Une nouvelle où les êtres chers peuvent revenir à la vie ; une intrigue où un habitant de l’Enfer revient sur Terre ; quand une institutrice devient le seul rempart et le seul espoir d’une classe d’enfants zombies ; quand un Conseiller d’éducation se met en tête de punir les parents abusifs des élèves qu’il reçoit… autant de nouvelles flirtant entre fantastique, science-fiction et horreur sous la plume de Dan Simmons.

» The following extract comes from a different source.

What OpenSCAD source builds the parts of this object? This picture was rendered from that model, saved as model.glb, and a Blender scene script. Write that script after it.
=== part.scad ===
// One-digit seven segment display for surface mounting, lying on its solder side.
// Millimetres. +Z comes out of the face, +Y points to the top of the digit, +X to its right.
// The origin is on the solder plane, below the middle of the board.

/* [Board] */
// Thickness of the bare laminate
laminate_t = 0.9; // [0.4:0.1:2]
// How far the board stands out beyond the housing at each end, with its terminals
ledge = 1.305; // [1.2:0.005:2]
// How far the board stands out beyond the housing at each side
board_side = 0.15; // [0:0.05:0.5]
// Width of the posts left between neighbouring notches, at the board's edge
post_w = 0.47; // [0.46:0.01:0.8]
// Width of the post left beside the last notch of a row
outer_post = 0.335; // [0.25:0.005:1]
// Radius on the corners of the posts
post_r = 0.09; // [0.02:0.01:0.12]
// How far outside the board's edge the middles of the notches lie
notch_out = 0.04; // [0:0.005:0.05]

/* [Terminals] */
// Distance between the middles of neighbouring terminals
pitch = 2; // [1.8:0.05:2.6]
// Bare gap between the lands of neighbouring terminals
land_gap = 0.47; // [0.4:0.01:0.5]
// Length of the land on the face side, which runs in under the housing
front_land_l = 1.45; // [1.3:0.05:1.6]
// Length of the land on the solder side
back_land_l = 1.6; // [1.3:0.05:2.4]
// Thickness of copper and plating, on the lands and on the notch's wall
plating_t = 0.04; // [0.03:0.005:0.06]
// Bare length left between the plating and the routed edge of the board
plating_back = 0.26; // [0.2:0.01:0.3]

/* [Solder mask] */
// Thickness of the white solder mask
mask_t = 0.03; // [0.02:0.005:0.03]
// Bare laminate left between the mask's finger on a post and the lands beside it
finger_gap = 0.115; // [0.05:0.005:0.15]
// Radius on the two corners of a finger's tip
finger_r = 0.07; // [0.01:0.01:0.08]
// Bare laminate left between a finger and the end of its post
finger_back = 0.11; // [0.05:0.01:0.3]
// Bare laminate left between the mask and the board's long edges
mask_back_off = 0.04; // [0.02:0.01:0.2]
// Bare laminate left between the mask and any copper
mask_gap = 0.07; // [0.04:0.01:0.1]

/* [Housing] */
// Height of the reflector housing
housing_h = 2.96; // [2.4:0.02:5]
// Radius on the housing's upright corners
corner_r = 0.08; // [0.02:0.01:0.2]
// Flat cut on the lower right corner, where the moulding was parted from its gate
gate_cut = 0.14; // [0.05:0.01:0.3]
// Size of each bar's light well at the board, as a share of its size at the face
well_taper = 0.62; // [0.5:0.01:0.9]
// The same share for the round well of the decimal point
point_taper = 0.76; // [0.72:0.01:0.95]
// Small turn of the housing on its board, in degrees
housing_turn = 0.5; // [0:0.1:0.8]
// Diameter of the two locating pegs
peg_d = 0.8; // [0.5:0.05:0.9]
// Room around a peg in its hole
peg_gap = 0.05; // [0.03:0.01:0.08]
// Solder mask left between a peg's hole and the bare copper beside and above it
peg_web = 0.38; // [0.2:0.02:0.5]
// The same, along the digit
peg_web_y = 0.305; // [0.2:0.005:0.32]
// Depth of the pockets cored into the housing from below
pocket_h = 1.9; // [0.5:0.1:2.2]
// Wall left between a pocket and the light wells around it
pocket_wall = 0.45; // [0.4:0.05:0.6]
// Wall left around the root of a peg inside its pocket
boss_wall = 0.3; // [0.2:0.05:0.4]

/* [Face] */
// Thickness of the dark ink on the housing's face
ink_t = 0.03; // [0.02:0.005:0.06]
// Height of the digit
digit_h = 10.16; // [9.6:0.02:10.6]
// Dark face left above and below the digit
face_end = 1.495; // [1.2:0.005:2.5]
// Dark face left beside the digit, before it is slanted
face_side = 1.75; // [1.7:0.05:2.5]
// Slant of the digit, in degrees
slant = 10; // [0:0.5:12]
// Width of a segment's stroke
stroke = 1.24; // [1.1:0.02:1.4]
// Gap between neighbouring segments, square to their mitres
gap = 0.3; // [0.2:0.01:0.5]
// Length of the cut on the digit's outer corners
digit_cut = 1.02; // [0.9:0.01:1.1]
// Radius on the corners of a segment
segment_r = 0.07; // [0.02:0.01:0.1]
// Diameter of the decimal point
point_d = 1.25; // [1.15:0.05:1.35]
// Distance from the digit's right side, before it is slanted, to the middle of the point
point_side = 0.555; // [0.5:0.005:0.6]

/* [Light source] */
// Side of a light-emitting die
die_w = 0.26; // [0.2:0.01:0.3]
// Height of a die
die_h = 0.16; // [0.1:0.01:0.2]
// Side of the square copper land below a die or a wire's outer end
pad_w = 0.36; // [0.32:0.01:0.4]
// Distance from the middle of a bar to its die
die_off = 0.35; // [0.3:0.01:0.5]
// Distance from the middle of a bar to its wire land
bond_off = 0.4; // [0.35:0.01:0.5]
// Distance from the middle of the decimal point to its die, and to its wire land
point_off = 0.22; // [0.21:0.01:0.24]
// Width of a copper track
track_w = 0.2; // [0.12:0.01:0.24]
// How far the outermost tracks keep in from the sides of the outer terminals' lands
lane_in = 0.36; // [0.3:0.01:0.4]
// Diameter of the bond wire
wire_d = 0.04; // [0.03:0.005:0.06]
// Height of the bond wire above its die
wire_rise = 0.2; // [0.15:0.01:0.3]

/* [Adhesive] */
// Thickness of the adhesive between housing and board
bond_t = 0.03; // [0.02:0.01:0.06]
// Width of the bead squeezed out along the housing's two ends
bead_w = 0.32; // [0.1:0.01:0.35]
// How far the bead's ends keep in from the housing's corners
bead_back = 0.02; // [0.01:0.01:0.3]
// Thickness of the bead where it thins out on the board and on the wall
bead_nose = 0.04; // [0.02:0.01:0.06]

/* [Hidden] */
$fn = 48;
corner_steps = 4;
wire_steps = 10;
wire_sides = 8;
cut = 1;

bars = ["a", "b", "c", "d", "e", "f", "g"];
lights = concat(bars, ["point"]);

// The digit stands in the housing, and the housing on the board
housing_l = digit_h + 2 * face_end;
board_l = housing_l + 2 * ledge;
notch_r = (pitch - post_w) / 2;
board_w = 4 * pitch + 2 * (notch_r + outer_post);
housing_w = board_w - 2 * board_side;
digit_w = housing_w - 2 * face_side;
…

Il me semble que c’est bien la première fois que je lis un texte de Dan Simmons, même si j’avais essayé de lire L’échiquier du Mal il y a quelques années. Ce recueil regroupe quelques-uns des ses nouvelles les plus marquantes, et aussi des nouvelles inédites présentées par l’auteur lui-même. Comme d’ordinaire, certaines nouvelles imprègnent l’esprit plus que d’autres. J’ai ainsi particulièrement apprécié Le Styx coule à l’envers, où un fils voit revenir tout d’abord sa mère d’entre les morts, grâce à une entreprise spécialisée, puis tous les autres membres de la famille. Mais le plus triste et le plus effrayant est d’observer les conséquences de ce premier retour sur les autres membres familiaux, entraînant chacun dans une tristesse et une fin désespérée, au lieu d’un deuil qui aurait permis de véritablement continuer à vivre. Une nouvelle dotée d’une émotion assez poignante.

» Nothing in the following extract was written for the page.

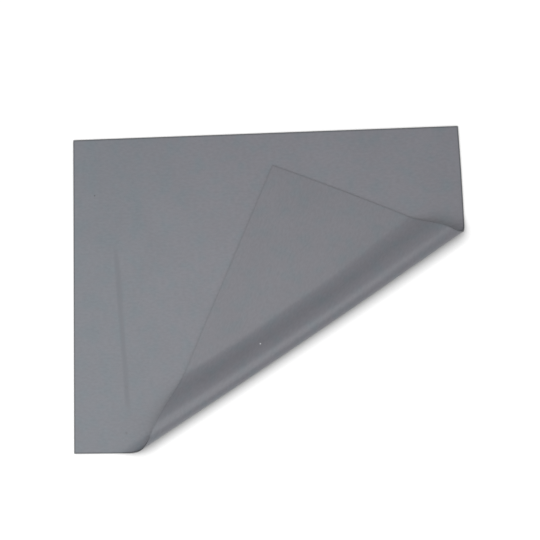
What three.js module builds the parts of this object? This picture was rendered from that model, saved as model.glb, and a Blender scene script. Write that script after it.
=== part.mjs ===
// A soft rubber grip mat, one flat rectangular sheet lying on a level surface,
// with one corner turned over onto its own top face. Millimetres, +Z up.
// The origin is the middle of the mat's footprint, at the surface it lies on:
// +X runs along the long edges, +Y along the short ones. The front right corner,
// at +X and -Y, is the one turned over, towards the back left.
import * as THREE from 'three';
import { mergeVertices } from 'three/addons/utils/BufferGeometryUtils.js';

// The flat sheet as it is cut.
const SHEET_LENGTH = 406;
const SHEET_WIDTH = 330;
const THICKNESS = 1;

// The fold, as the line where the corner would be creased if it was pressed flat. It crosses
// the front edge this far from its left end, and the right edge this far from its back end.
const FOLD_ON_FRONT_EDGE = 80.6;
const FOLD_ON_RIGHT_EDGE = 118.8;

// How the rubber bends. The bending length is the cube root of the sheet's bending
// stiffness over its weight, and sets the size of the roll, which is taken as even along the
// fold. The corner grips where it lands, and its push towards the roll, in weights of one
// bending length, keeps the roll short.
const BENDING_LENGTH = 25.5;
const GRIP_PUSH = 0.8;

// The turned-over corner lies this far above the sheet under it.
const CONTACT_GAP = 0.3;

// How the roll is divided into flat facets: the turn of each, and how finely the curve is
// traced, in bending lengths.
const FACET_TURN = THREE.MathUtils.degToRad(6);
const TRACE_STEP = 0.004;

const rubber = new THREE.MeshStandardMaterial({ color: 0x80838a, roughness: 0.62, metalness: 0 });

// One trace of a heavy sheet from the line where it leaves the surface, up, over and back
// down, in bending lengths. lift is the push of the surface at that line, which the weight
// of as many bending lengths of sheet uses up. The trace stops where the sheet is level again,
// and clears says that it is then above the landing height. It also stops where the sheet
// falls back, comes down at a slope, or has used up the push before it is turned over.
function traceRoll(lift, landingHeight) {
  const points = [{ along: 0, across: 0, height: 0, tilt: 0 }];
  let [along, across, height, tilt, bend] = [0, 0, 0, 0, 0];
  let levelAgain = false;
  const bendRate = (at, angle) => (lift - at) * Math.cos(angle) + GRIP_PUSH * Math.sin(angle);
  while (!levelAgain && tilt >= 0 && (tilt > Math.PI ? height > landingHeight : along < lift)) {
    const half = TRACE_STEP / 2;
    const middleTilt = tilt + bend * half;
    const middleBend = bend + bendRate(along, tilt) * half;
    bend += bendRate(along + half, middleTilt) * TRACE_STEP;
    across += Math.cos(middleTilt) * TRACE_STEP;
    height += Math.sin(middleTilt) * TRACE_STEP;
    along += TRACE_STEP;
    const turnedOver = tilt > Math.PI;
    tilt += middleBend * TRACE_STEP;
    levelAgain = turnedOver && tilt <= Math.PI;
    points.push({ along, across, height, tilt });
  }
  return { points, clears: levelAgain && height > landingHeight };
}

// The roll that lands level: the push is raised until the sheet levels out too high,
// and then narrowed to the one that just brings it down to the landing height.
function landedRoll(landingHeight) {
  const coarseStep = 0.25;
  let enough = 1;
  while (!traceRoll(enough, landingHeight).clears) enough += coarseStep;
  let tooLittle = enough - coarseStep;
  for (let halving = 0; halving < 40; halving += 1) {
    const middle = (tooLittle + enough) / 2;
    if (traceRoll(middle, landingHeight).clears) enough = middle;
    else tooLittle = middle;
  }
  return traceRoll(enough, landingHeight).points;
}

// The roll's section in millimetres, thinned to the lines where one facet meets the next.
// past is where a line lies on the flat sheet and across is where it comes to lie, both
// measured from the fold, so what is turned over lies as far behind it as it lay past it.
function facetedRoll() {
  const pitch = THICKNESS + CONTACT_GAP;
  const traced = landedRoll(pitch / BENDING_LENGTH);
  const kept = [traced[0]];
  for (const point of traced) {
    if (Math.abs(point.tilt - kept.at(-1).tilt) >= FACET_TURN) kept.push(point);
  }
  const landing = { ...traced.at(-1), tilt: Math.PI, height: pitch / BENDING_LENGTH };
  const fold = (landing.along + landing.across) / 2;
  return [...kept, landing].map(({ along, across, height, tilt }) => ({
    past: (along - fold) * BENDING_LENGTH,
    across: (across - fold) * BENDING_LENGTH,
    height: height * BENDING_LENGTH,
    tilt,
  }));
}

// The flat sheet's corners, in order round it, from the middle of the sheet.
const corners = [
  new THREE.Vector2(-SHEET_LENGTH / 2, -SHEET_WIDTH / 2),
  new THREE.Vector2(SHEET_LENGTH / 2, -SHEET_WIDTH / 2),
  new THREE.Vector2(SHEET_LENGTH / 2, SHEET_WIDTH / 2),
  new THREE.Vector2(-SHEET_LENGTH / 2, SHEET_WIDTH / 2),
];

// The fold joins the two edges that it crosses. Every straight line drawn on the sheet
// along it stays straight when the sheet rolls over, so the mat is built from those.
const foldStart = corners[0].clone().add(new THREE.Vector2(FOLD_ON_FRONT_EDGE, 0));
const foldEnd = corners[2].clone().sub(new THREE.Vector2(0, FOLD_ON_RIGHT_EDGE));
const alongFold = foldEnd.clone().sub(foldStart).normalize();
const acrossFold = new THREE.Vector2(alongFold.y, -alongFold.x);
const pastFold = (point) => point.clone().sub(foldStart).dot(acrossFold);

// Where a line parallel to the fold, at a distance past it, enters and leaves the flat
// sheet, measured along the fold.
function reachAlongFold(distance) {
  const places = [];
  corners.forEach((corner, i) => {
    const next = corners[(i + 1) % corners.length];
    const [from, to] = [pastFold(corner), pastFold(next)];
    const share = (distance - from) / (to - from);
    if (share >= 0 && share <= 1) places.push(corner.clone().lerp(next, share).dot(alongFold));
  });
  return [Math.min(...places), Math.max(...places)];
}

// The sheet's section at any distance past the fold: flat, rolling over or turned over.
function sectionAt(past, roll) {
  const landing = roll.at(-1);
  const beyond = past - landing.past;
  if (past <= roll[0].past) return { past, across: past, height: 0, tilt: 0 };
  if (beyond >= 0) return { ...landing, past, across: landing.across - beyond };
  const next = roll.findIndex((station) => station.past > past);
  const [from, to] = [roll[next - 1], roll[next]];
  const share = (past - from.past) / (to.past - from.past);
  const between = (key) => THREE.MathUtils.lerp(from[key], to[key], share);
  return { past, across: between('across'), height: between('height'), tilt: between('tilt') };
}

// The section at every line where the surface or the outline turns, from the corner
// furthest behind the fold to the tip of the turned-over one. One more line, just beyond
// the place where the tip lands, bounds the face that the turned-over corner leaves free.
function sheetStations() {
  const roll = facetedRoll();
  const cornerDistances = corners.map(pastFold);
  const tip = Math.max(...cornerDistances);
  const freeFace = sectionAt(tip, roll).across - CONTACT_GAP;
  return [...cornerDistances, ...roll.map(({ past }) => past), freeFace]
    .filter((past) => past <= tip && past >= Math.min(...cornerDistances))
    .sort((a, b) => a - b)
    .map((past) => sectionAt(past, roll));
}

// A box with one segment between each two stations is wrapped over the roll: its length
// follows the stations, its width the sheet's reach there, its height the thickness.
function matGeometry() {
  const stations = sheetStations();
  const segments = stations.length - 1;
  const geometry = new THREE.BoxGeometry(segments, 1, 1, segments, 1, 1);
  const position = geometry.getAttribute('position');
  for (let i = 0; i < position.count; i += 1) {
    const station = stations[Math.round(position.getX(i) + segments / 2)];
    const [nearEnd, farEnd] = reachAlongFold(station.past);
    const reach = position.getY(i) > 0 ? farEnd : nearEnd;
    const offset = position.getZ(i) * THICKNESS;
    const across = station.across - Math.sin(station.tilt) * offset;
    const height = station.height + Math.cos(station.tilt) * offset + THICKNESS / 2;
    const foot = acrossFold.clone().multiplyScalar(across + foldStart.dot(acrossFold));
    foot.addScaledVector(alongFold, reach);
    position.setXYZ(i, foot.x, foot.y, height);
  }
  return closedSurface(geometry);
}

// The two tip stations have no width, so their faces have no area: they are left out.
function closedSurface(geometry) {
  geometry.deleteAttribute('normal');
  geometry.deleteAttribute('uv');
  const merged = mergeVertices(geometry, 1e-4);
  const index = merged.getIndex().array;
  const kept = [];
  for (let i = 0; i < index.length; i += 3) {
    const [a, b, c] = index.slice(i, i + 3);
    if (a !== b && b !== c && c !== a) kept.push(a, b, c);
  }
  merged.setIndex(kept);
  merged.computeVertexNormals();
  return merged;
}

const gripMat = new THREE.Mesh(matGeometry(), rubber);
gripMat.name = 'grip_mat';

const part = new THREE.Group();
part.add(gripMat);

export default part;
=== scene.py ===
# %% [markdown]
# # A rubber grip mat with one corner turned over
#
# The object is a single piece of stock: a thin, soft, matte grey rubber sheet that lies
# flat, with its front right corner rolled over onto its own top face. Nothing is printed,
# sewn or glued to it, so everything that the eye gets from it comes from three things:
# the shape of the roll, the finish of the rubber, and the light.

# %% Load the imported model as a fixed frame
import math

import bmesh
import bpy
import numpy as np
from mathutils import Euler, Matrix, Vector


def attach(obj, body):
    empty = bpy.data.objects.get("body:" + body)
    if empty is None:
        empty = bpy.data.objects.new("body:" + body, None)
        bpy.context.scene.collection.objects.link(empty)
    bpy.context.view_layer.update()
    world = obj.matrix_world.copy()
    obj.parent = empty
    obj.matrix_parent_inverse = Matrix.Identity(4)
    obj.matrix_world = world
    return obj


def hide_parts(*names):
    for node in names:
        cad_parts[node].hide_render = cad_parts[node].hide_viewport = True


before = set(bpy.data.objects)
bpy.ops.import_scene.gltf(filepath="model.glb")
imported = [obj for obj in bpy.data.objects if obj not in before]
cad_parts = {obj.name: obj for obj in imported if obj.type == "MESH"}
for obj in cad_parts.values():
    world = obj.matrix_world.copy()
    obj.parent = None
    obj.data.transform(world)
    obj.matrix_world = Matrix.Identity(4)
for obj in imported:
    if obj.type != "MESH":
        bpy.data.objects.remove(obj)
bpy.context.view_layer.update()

# %% [markdown]
# ## Sizes
#
# Lengths are in metres, as in the rest of Blender, and MM makes them readable. The sheet is
# described as it is cut, before anything is turned over. The fold is described by the line
# where the corner would be creased if it was pressed flat, as the two places where that line
# crosses the sheet's edges: along the front edge from its left end, and along the right edge
# from its back end.

# %% Driving sizes
MM = 0.001
SHEET_LENGTH = 406 * MM
SHEET_WIDTH = 330 * MM
THICKNESS = 1 * MM
FOLD_ON_FRONT_EDGE = 80.6 * MM
FOLD_ON_RIGHT_EDGE = 118.8 * MM
BENDING_LENGTH = 24.3 * MM
GRIP_PUSH = 0.8
CONTACT_GAP = 0.3 * MM
print("flat sheet, mm:", round(SHEET_LENGTH / MM), "by", round(SHEET_WIDTH / MM))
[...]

Vanni Fucci est bien vivant et il vit en Enfer, au contraire, fait preuve d’une satire mordante sur les télé-évangélistes qui m’a beaucoup fait sourire, avec cet habitant d’un des cercles de Dante qui vient sur Terre pour transmettre le message des autres pécheurs. Une histoire qui pousse son côté délirant jusqu’au bout avec un plaisir certain, tout comme Douce nuit, sainte nuit, qui porte sur la même thématique. Si je reconnais évidemment les qualités littéraires et les mécanismes de Passeport pour Vietnâmland, Deux minutes et quarante cinq secondes, avec leur réflexion sur la guerre du Vietnâm notamment, j’y étais moins sensible. Métastases a eu un côté très glaçant et horrifiant que je n’attendais pas, mais qui m’a aussi bien plu, avec le portrait de son narrateur allant jusqu’au sacrifice pour détruire des sortes de vampires venus se mourir des malades.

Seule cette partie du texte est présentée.